Après plusieurs réussites dont un brillant galop d’essai dans le thriller (Un frisson dans la nuit, 1972), et un pur diamant noir sous haute influence Leone (L’Homme des hautes plaines, 1973), c’est avec son cinquième film qu’Eastwood s’imposa définitivement parmi les plus grands. Alors que des maîtres comme John Ford ou Howard Hawks ont effectué leur chant du cygne au genre quelques années auparavant ( Les Cheyennes en 1964 pour Ford, et Hawks avec Rio Lobo en 1970) et que les anciennes gloires comme John Wayne s’enlisent dans les œuvres de tacherons comme Andrew McLaglen, les années 70 voient le déclin et la disparition progressive du western sur les écrans. Les quelques réussites apparues durant cette période n’en gardent que le cadre pour l’utiliser à d’autres fins, la fable initiatique écologique (Jeremiah Johnson de Sidney Pollack, 1972), le récit humoristique et picaresque (Little Big Man d’Arthur Penn, 1970) ou encore la grosse parodie loufoque (Le Sheriff est en prison de Mel Brooks, 1974).
Mettre en route un western dans un contexte pareil s’avère donc un pari particulièrement risqué (une situation que retrouvera Eastwood lorsqu’il s’attaquera à Impitoyable en 1992). Tout commence lorsqu’un collaborateur de sa société Malpaso transmet à Eastwood le roman éponyme et obscur (édité à soixante-quinze exemplaires par une maison d’édition de l’Arkansas) écrit par Forrest Carter dont le traitement des conséquences de la guerre sur les personnages le séduit aussitôt. Bien qu’un premier script en ait déjà été tiré par Sonia Chenus, Eastwood, désirant y intégrer plus d’action et de suspense (une des différences majeures avec le livre étant que Wales est traqué jusqu’aux derniers instants du film) décide d’en confier la réécriture à Philip Kaufman. La qualité de son scénario incitera Eastwood à lui confier la réalisation du film, tout comme il avait donné sa chance au tout jeune Michael Cimino pour Le Canardeur . La suite est connue, des différents artistiques incitent Eastwood producteur à renvoyer Kaufman et reprendre le film lui-même, péripétie qui créera un précédent dans l’industrie, un film ne pouvant désormais plus être repris par un membre de l’équipe en cas de renvoi du réalisateur, du moins officiellement. Si visuellement et thématiquement dans L’Homme des hautes plaines, Eastwood payait son tribut au western spaghetti, cette influence est plus nuancée ici.

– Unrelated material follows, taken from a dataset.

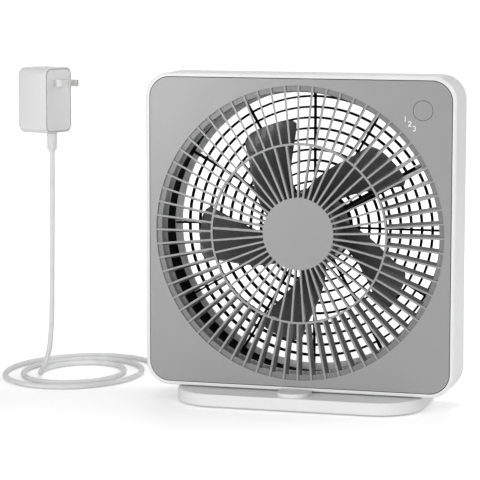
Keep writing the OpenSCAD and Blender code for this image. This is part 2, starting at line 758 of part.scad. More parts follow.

On retrouve le réalisme propre à Leone avec un Ouest rude et crasseux, menaçant et glauque mais dénué de toute flamboyance, porté par la splendide photo automnale de Bruce Surtees. Délestée de la dimension baroque et humoristique de Leone, l’Ouest vu par Eastwood s’avère être un monument de barbarie dans les moments les plus violents du film (le massacre de la famille de Josey, la tentative de viol collectif sur Sondra Locke). Finalement, c’est dans l’iconisation du personnage de Josey Wales qu’il faut le plus voir l’empreinte de Leone. Précédé par sa réputation et craint partout où il passe, Wales s’affirme comme un guérillero quasiment invincible. Fidèle à sa politique du "moins fait le plus", Eastwood s’avère particulièrement menaçant par sa simple présence (filmé presque toujours en légère contre plongée montrant son ascendant sur ses adversaires) et les nombreux duels qui parsèment le film sont des merveilles d’attente et de tension au bord de l’explosion. La scène où il fait face aux comancheros seul dans le désert portant un drapeau blanc (qui s’avère être accroché à un fusil) est très réussie dans cette veine. La caractérisation du personnage avec sa fameuse manie de cracher sa chique est une formidable invention, au potentiel comique ou dramatique selon les situations et renforçant la désinvolture et la froideur du personnage (comme lorsqu’il crache sur les cadavres de ces adversaires les plus féroces) tout comme certaines fameuses répliques marmonnées entre ses dents d’un ton glacial (une des spécialités d’Eastswood) dont certaines sont devenues légendaires.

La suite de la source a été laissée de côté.